• Exercise details: Present the following entries again, word for word and in full.

• Dataset entries:
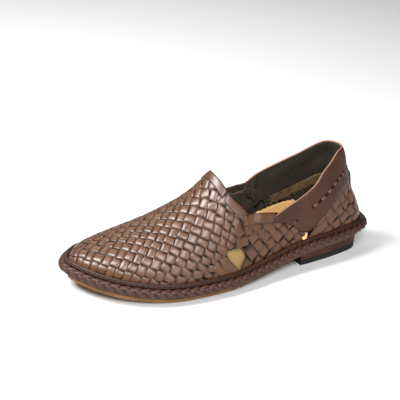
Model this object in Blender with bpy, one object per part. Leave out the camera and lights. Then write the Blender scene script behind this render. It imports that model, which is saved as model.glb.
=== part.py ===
"""Hand-woven leather slip-on shoe, left foot, as an assembly of its separate pieces.

Frame: the toe points along -X, the outer side of the foot along -Y, +Z is up, and the
origin is on the ground in the middle of the shoe. Tables and sizes are in millimetres
from the heel's back edge along the heel's axis; MM turns them into metres.
"""
import math

import bmesh
import bpy
import numpy as np

MM = 0.001
OUTER, INNER = -1, 1                # the two sides of the foot

# ---- driving sizes ----------------------------------------------------------------
LENGTH = 292.0                      # over the braided rand, heel to toe
TOE_SWING = 12.5                    # how far the toe tip bends towards the inner side
SWING_START = 120.0                 # station where that bend starts
AXIS_OFFSET = -0.6                  # offset of the heel's axis from the frame's X axis
TOE_SPRING = 10.5                   # lift of the outsole under the toe tip
FOREFOOT_FLAT = (160.0, 200.0)      # stations where the outsole lies on the ground
BREAST = 82.0                       # station of the heel's front face
HEEL_AT_BREAST = 12.0               # outsole's height above the ground at the breast
BREAST_BLEND = 1.3                  # softness of the bend there
HEEL_WEDGE = 3.0                    # further rise of the seat towards the back
OUTSOLE, MIDSOLE = 3.2, 3.0         # thicknesses
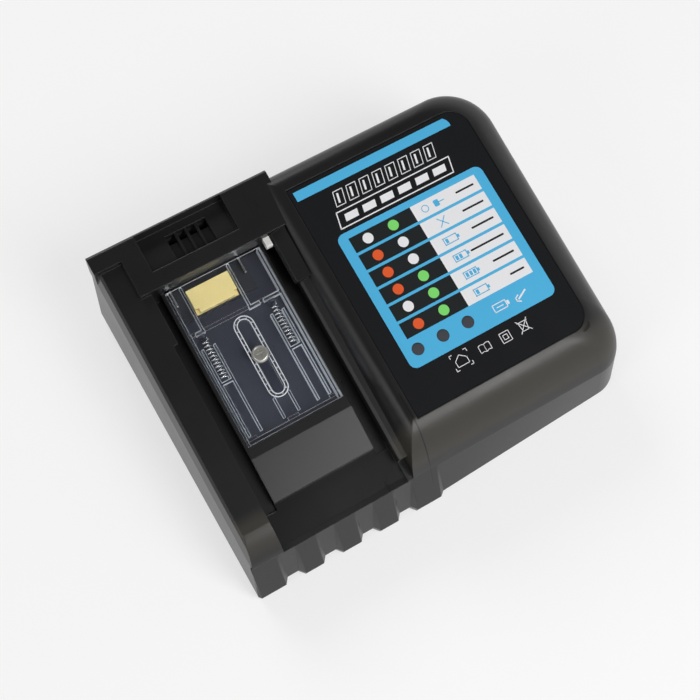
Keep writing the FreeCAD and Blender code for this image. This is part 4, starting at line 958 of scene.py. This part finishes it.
class CHARGER_OT_stage(bpy.types.Operator):
    """Set the floor, the soft lamps, the sky and the camera"""
    bl_idname = "charger.stage"
    bl_label = "Stage"

    def execute(self, context):
        scene = context.scene
        settings = scene.charger_stage
        self.floor(settings)
        self.sky(scene, settings)
        powers = {"key": settings.key_power, "fill": settings.fill_power, "sheen": settings.sheen_power}
        for name, power in powers.items():
            self.lamp(name, *STUDIO_LAMPS[name], power)
        camera_data = bpy.data.cameras.new("camera")
        camera_data.lens = settings.lens
        camera_data.sensor_width = 36.0
        camera_data.clip_start = 0.01
        camera = bpy.data.objects.new("camera", camera_data)
        scene.collection.objects.link(camera)
        camera.location = CAMERA_PLACE
        camera.rotation_euler = [math.radians(turn) for turn in CAMERA_TURN]
        scene.camera = camera
        scene.view_settings.view_transform = "Standard"
        return {"FINISHED"}

    def floor(self, settings):
        """White paper on which the object stands, seen as plain white as far as the lift says."""
        reach = FLOOR_REACH
        corners = [(-reach, -reach, 0), (reach, -reach, 0), (reach, reach, 0), (-reach, reach, 0)]
        mesh = bpy.data.meshes.new("studio_floor")
        mesh.from_pydata(corners, [], [(0, 1, 2, 3)])
        floor = bpy.data.objects.new("studio_floor", mesh)
        bpy.context.scene.collection.objects.link(floor)
        finish = Finish("studio_paper")
        fibre = finish.noise(900.0, 3.0)
        tone = finish.tint(scaled(settings.floor_colour, 0.99), settings.floor_colour, fibre)
        paper = finish.add("ShaderNodeBsdfPrincipled", None,
                           {"Base Color": tone, "Roughness": 0.85, "Specular IOR Level": 0.1})
        white = finish.add("ShaderNodeEmission", None, {"Color": WHITE, "Strength": 1.0})
        share = finish.background_rays() * settings.floor_lift
        lifted = finish.add("ShaderNodeMixShader", None, {0: share, 1: paper, 2: white})
        mesh.materials.append(finish.ended(lifted))

    def lamp(self, name, place, aim, width, height, power):
        data = bpy.data.lights.new(name, "AREA")
        data.shape = "RECTANGLE"
        data.size = width
        data.size_y = height
        data.energy = power
        lamp = bpy.data.objects.new(name, data)
        bpy.context.scene.collection.objects.link(lamp)
        lamp.location = place
        lamp.rotation_euler = (Vector(aim) - Vector(place)).to_track_quat("-Z", "Y").to_euler()

    def sky(self, scene, settings):
        """Plain white to the camera; to mirrors and matt faces it is dimmer straight above."""
        finish = Finish("studio_sky", "worlds", "Generated")
        up = finish.xyz()[2]
        level = finish.add("ShaderNodeMapRange", {"interpolation_type": "SMOOTHSTEP"},
                           {"Value": up, "From Min": 0.25, "From Max": 0.8, "To Min": 1.0,
                            "To Max": settings.ceiling})
        lit = level * settings.sky_level
        shown = finish.add("ShaderNodeMix", None, {0: finish.background_rays(), 2: lit, 3: level})
        camera = finish.add("ShaderNodeLightPath", out="Is Camera Ray")
        plain = finish.add("ShaderNodeMix", None, {0: camera, 2: shown, 3: 1.0})
        background = finish.add("ShaderNodeBackground", None, {"Color": WHITE, "Strength": plain})
        scene.world = finish.ended(background, "ShaderNodeOutputWorld")


STEPS = (CHARGER_OT_stage, CHARGER_OT_case, CHARGER_OT_bay, CHARGER_OT_springs, CHARGER_OT_slot_rim,
         CHARGER_OT_label, CHARGER_OT_panel_symbols, CHARGER_OT_inside)


class CHARGER_PT_sidebar(bpy.types.Panel):
    """Sizes, colours and steps of the charger"""
    bl_idname = "CHARGER_PT_sidebar"
    bl_label = "Battery charger"
    bl_space_type = "VIEW_3D"
    bl_region_type = "UI"
    bl_category = "Charger"

    def draw(self, context):
        for name in GROUPS:
            group = getattr(context.scene, name)
            column = self.layout.column(align=True)
            for key in group.bl_rna.properties.keys():
                if key not in ("rna_type", "name"):
                    column.prop(group, key)
        for step in STEPS:
            self.layout.operator(step.bl_idname)


GROUPS = {"charger_case": CHARGER_PG_case, "charger_bay": CHARGER_PG_bay,
          "charger_print": CHARGER_PG_print, "charger_stage": CHARGER_PG_stage}


def register():
    for name, group in GROUPS.items():
        bpy.utils.register_class(group)
        setattr(bpy.types.Scene, name, PointerProperty(type=group))
    for made in STEPS + (CHARGER_PT_sidebar,):
        bpy.utils.register_class(made)


def unregister():
    for made in reversed(STEPS + (CHARGER_PT_sidebar,)):
        bpy.utils.unregister_class(made)
    for name, group in GROUPS.items():
        delattr(bpy.types.Scene, name)
        bpy.utils.unregister_class(group)


def main():
    register()
    for step in STEPS:
        getattr(bpy.ops.charger, step.bl_idname.split(".")[1])()


if __name__ == "__main__":
    main()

• Final result:
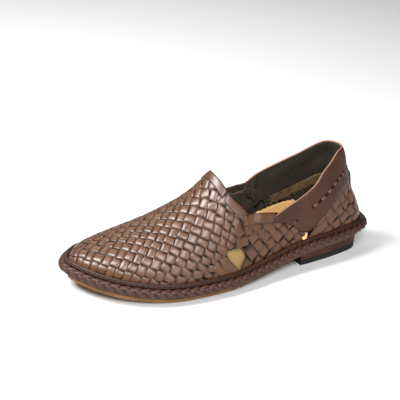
Model this object in Blender with bpy, one object per part. Leave out the camera and lights. Then write the Blender scene script behind this render. It imports that model, which is saved as model.glb.
=== part.py ===
"""Hand-woven leather slip-on shoe, left foot, as an assembly of its separate pieces.

Frame: the toe points along -X, the outer side of the foot along -Y, +Z is up, and the
origin is on the ground in the middle of the shoe. Tables and sizes are in millimetres
from the heel's back edge along the heel's axis; MM turns them into metres.
"""
import math

import bmesh
import bpy
import numpy as np

MM = 0.001
OUTER, INNER = -1, 1                # the two sides of the foot

# ---- driving sizes ----------------------------------------------------------------
LENGTH = 292.0                      # over the braided rand, heel to toe
TOE_SWING = 12.5                    # how far the toe tip bends towards the inner side
SWING_START = 120.0                 # station where that bend starts
AXIS_OFFSET = -0.6                  # offset of the heel's axis from the frame's X axis
TOE_SPRING = 10.5                   # lift of the outsole under the toe tip
FOREFOOT_FLAT = (160.0, 200.0)      # stations where the outsole lies on the ground
BREAST = 82.0                       # station of the heel's front face
HEEL_AT_BREAST = 12.0               # outsole's height above the ground at the breast
BREAST_BLEND = 1.3                  # softness of the bend there
HEEL_WEDGE = 3.0                    # further rise of the seat towards the back
OUTSOLE, MIDSOLE = 3.2, 3.0         # thicknesses
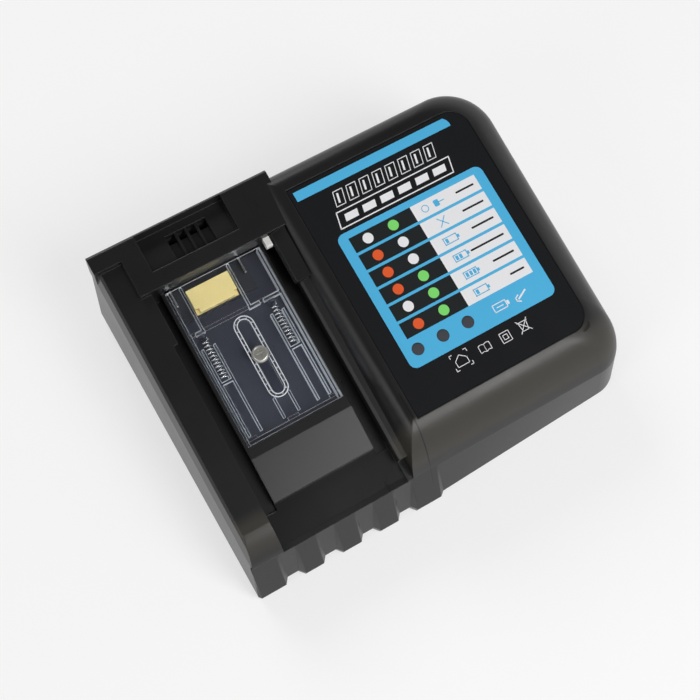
Keep writing the FreeCAD and Blender code for this image. This is part 4, starting at line 958 of scene.py. This part finishes it.
class CHARGER_OT_stage(bpy.types.Operator):
    """Set the floor, the soft lamps, the sky and the camera"""
    bl_idname = "charger.stage"
    bl_label = "Stage"

    def execute(self, context):
        scene = context.scene
        settings = scene.charger_stage
        self.floor(settings)
        self.sky(scene, settings)
        powers = {"key": settings.key_power, "fill": settings.fill_power, "sheen": settings.sheen_power}
        for name, power in powers.items():
            self.lamp(name, *STUDIO_LAMPS[name], power)
        camera_data = bpy.data.cameras.new("camera")
        camera_data.lens = settings.lens
        camera_data.sensor_width = 36.0
        camera_data.clip_start = 0.01
        camera = bpy.data.objects.new("camera", camera_data)
        scene.collection.objects.link(camera)
        camera.location = CAMERA_PLACE
        camera.rotation_euler = [math.radians(turn) for turn in CAMERA_TURN]
        scene.camera = camera
        scene.view_settings.view_transform = "Standard"
        return {"FINISHED"}

    def floor(self, settings):
        """White paper on which the object stands, seen as plain white as far as the lift says."""
        reach = FLOOR_REACH
        corners = [(-reach, -reach, 0), (reach, -reach, 0), (reach, reach, 0), (-reach, reach, 0)]
        mesh = bpy.data.meshes.new("studio_floor")
        mesh.from_pydata(corners, [], [(0, 1, 2, 3)])
        floor = bpy.data.objects.new("studio_floor", mesh)
        bpy.context.scene.collection.objects.link(floor)
        finish = Finish("studio_paper")
        fibre = finish.noise(900.0, 3.0)
        tone = finish.tint(scaled(settings.floor_colour, 0.99), settings.floor_colour, fibre)
        paper = finish.add("ShaderNodeBsdfPrincipled", None,
                           {"Base Color": tone, "Roughness": 0.85, "Specular IOR Level": 0.1})
        white = finish.add("ShaderNodeEmission", None, {"Color": WHITE, "Strength": 1.0})
        share = finish.background_rays() * settings.floor_lift
        lifted = finish.add("ShaderNodeMixShader", None, {0: share, 1: paper, 2: white})
        mesh.materials.append(finish.ended(lifted))

    def lamp(self, name, place, aim, width, height, power):
        data = bpy.data.lights.new(name, "AREA")
        data.shape = "RECTANGLE"
        data.size = width
        data.size_y = height
        data.energy = power
        lamp = bpy.data.objects.new(name, data)
        bpy.context.scene.collection.objects.link(lamp)
        lamp.location = place
        lamp.rotation_euler = (Vector(aim) - Vector(place)).to_track_quat("-Z", "Y").to_euler()

    def sky(self, scene, settings):
        """Plain white to the camera; to mirrors and matt faces it is dimmer straight above."""
        finish = Finish("studio_sky", "worlds", "Generated")
        up = finish.xyz()[2]
        level = finish.add("ShaderNodeMapRange", {"interpolation_type": "SMOOTHSTEP"},
                           {"Value": up, "From Min": 0.25, "From Max": 0.8, "To Min": 1.0,
                            "To Max": settings.ceiling})
        lit = level * settings.sky_level
        shown = finish.add("ShaderNodeMix", None, {0: finish.background_rays(), 2: lit, 3: level})
        camera = finish.add("ShaderNodeLightPath", out="Is Camera Ray")
        plain = finish.add("ShaderNodeMix", None, {0: camera, 2: shown, 3: 1.0})
        background = finish.add("ShaderNodeBackground", None, {"Color": WHITE, "Strength": plain})
        scene.world = finish.ended(background, "ShaderNodeOutputWorld")


STEPS = (CHARGER_OT_stage, CHARGER_OT_case, CHARGER_OT_bay, CHARGER_OT_springs, CHARGER_OT_slot_rim,
         CHARGER_OT_label, CHARGER_OT_panel_symbols, CHARGER_OT_inside)


class CHARGER_PT_sidebar(bpy.types.Panel):
    """Sizes, colours and steps of the charger"""
    bl_idname = "CHARGER_PT_sidebar"
    bl_label = "Battery charger"
    bl_space_type = "VIEW_3D"
    bl_region_type = "UI"
    bl_category = "Charger"

    def draw(self, context):
        for name in GROUPS:
            group = getattr(context.scene, name)
            column = self.layout.column(align=True)
            for key in group.bl_rna.properties.keys():
                if key not in ("rna_type", "name"):
                    column.prop(group, key)
        for step in STEPS:
            self.layout.operator(step.bl_idname)


GROUPS = {"charger_case": CHARGER_PG_case, "charger_bay": CHARGER_PG_bay,
          "charger_print": CHARGER_PG_print, "charger_stage": CHARGER_PG_stage}


def register():
    for name, group in GROUPS.items():
        bpy.utils.register_class(group)
        setattr(bpy.types.Scene, name, PointerProperty(type=group))
    for made in STEPS + (CHARGER_PT_sidebar,):
        bpy.utils.register_class(made)


def unregister():
    for made in reversed(STEPS + (CHARGER_PT_sidebar,)):
        bpy.utils.unregister_class(made)
    for name, group in GROUPS.items():
        delattr(bpy.types.Scene, name)
        bpy.utils.unregister_class(group)


def main():
    register()
    for step in STEPS:
        getattr(bpy.ops.charger, step.bl_idname.split(".")[1])()


if __name__ == "__main__":
    main()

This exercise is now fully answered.